理念の提唱者として十数年ここにいたシドにとってここはもう家のようなものらしい。
「ガーデンはまた作ればいいけど、シドさんはひとりなのよ!」
SeeDの力を目の当たりにして、そのエッセンスである師匠とドーピング技術を知ったパルプンテ
その親ともいうべきシドは生き残るべきだと主張する。
しかし、パルプンテとキスティスが勘違いしたようにシドは城を枕に討ち死にするつもりではなかった。
一つ試してみたいことがあるのだ、という。
しかしその場所に向かおうとしたシドは力尽きて倒れてしまった。
権力の場への魔女の復活からこちら、シドの対応は半狂乱になっている。
未熟なSeeDであるヒャダルコたちを「いちばん近くにいるから」という理由で暗殺メンバーにして
それが失敗すると経済原理を無視してSeeDたちを放った。
執念とは熱量であり、熱量は保存する器を傷めつづける。
そこにこの内紛でさすがのシドも参ってしまったのかもしれない。


ヒャダルコもようやく目の前の男性が強力な上位者ではなく
単なる疲れた中年だということに気がついたようだった。自ら申し出る。
「なにをするつもりなのか。それは俺にやらせてくれ」
なんとヒャダルコが仕事を欲しがった。
ガーデンを救う手段があるのなら、自分がそれをやれるのなら何かしたい。
そう強く思ったということだ。
あるいはシドの言葉で、ヒャダルコ自身もガーデンが自分の家であることに気づいたのかもしれない。

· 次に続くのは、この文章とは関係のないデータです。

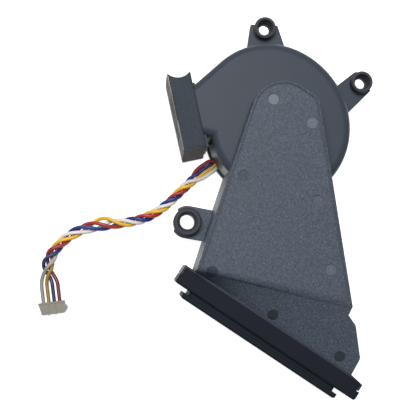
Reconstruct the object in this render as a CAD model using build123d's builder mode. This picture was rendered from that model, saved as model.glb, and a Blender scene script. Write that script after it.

その態度はシドにも予想外だったようだ。なぜそうしたいのか?
ヒャダルコは考える。
……学園長じゃ失敗しそうだから?
……避難命令を伝えて歩くのではつまらないから?
……ここは大切な場所だから?
……方法があるなら試してみたいから?
……ここは彼にとっても家だから?
理由は沢山あった。すべてが絡まって、この希望を産んでいる。
でも、一つ一つをわかってもらうのは面倒だった。
「俺の気持ちなんて関係ないと思います」
シド学園長はこらえきれずに笑い出した。キスティスの報告通りだと。
「自分の考えや気持ちを整理したり伝えたりするのは苦手な生徒だと」


そうだとしても、そういうことを本人の前でいっちゃダメだろう。
苦手なんだから、受容の姿勢をもってほぐしていかなくちゃ。
自分の話が面映いヒャダルコは本題にむりやり戻す。
ほら。ヘソをまげてしまった。
「この建物はもともとシェルターでした。それを改造したのが今のガーデンです」
シェルター……。かつての魔女アデルの危険から避難するためのシェルターかな?
エレベーターを使ってMD層という場所に行くことができ
最深部には、何かの制御装置があるらしい。
どんな機能かもわからないが、とにかくシェルターだったくらいだから
いまの無防備なガーデンに欠けている防御機能かもしれない。
低い確率だが、それに賭けるだけの根拠が何かあるのだろう。
MD層最深部にて未確認の装置を起動するこれは
ヒャダルコが初めて自分から望んだ仕事だ。
いままで失敗続きだったが今度こそ成功させてやりたい。
そういう成功体験の積み重ねこそがこの無気力には必要なんだ。
何しろヒャダルコ、これまで一つとして作戦に成功していないんじゃないか。